We have heard from the member for Beauséjour and the member for Humber—St. Barbe—Baie Verte about the inadequacies of the lobster program. I recognize it was a program in which some effort was made, and perhaps as one member suggested, the minister valiantly fought with members in cabinet and tried to get more money from the Minister of Finance and failed. I do not blame the minister totally for this, but her government obviously has to take responsibility for the failure to provide enough support and enough new programs aimed specifically at helping the people who are suffering as a result of this economic downturn.

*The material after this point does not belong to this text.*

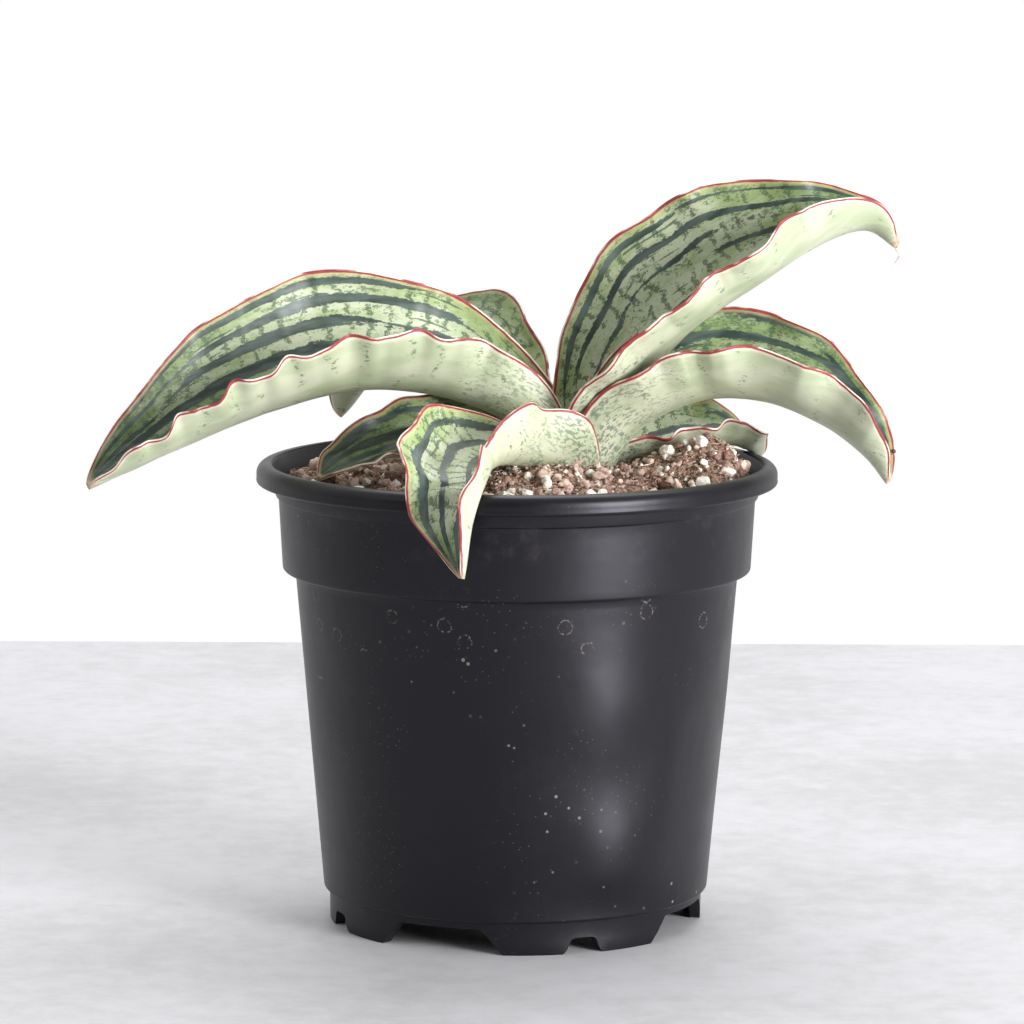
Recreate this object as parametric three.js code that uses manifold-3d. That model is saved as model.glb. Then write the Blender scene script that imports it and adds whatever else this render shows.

We have seen it in the auto industry. We have seen it in the forestry industry. As one member said, we did have specific programs for the forestry industry. Where are the specific programs that are going to help with this particular problem that we are seeing all across Newfoundland and Labrador in the existing crisis in the fishery? It is a market crisis. It is a recession crisis. It is directly related to that. We have seen great difficulties in even getting the fishery industry going this year because of negotiation problems particularly related to the market price of fish.
As I say, it is a problem not simply of the reduction in total allowable catch, but that obviously does great harm to the fishing incomes in much of the southern gulf and other areas affected by the catch, but also the reduction in market price and the consequent significant damage to the fishery in Newfoundland and Labrador.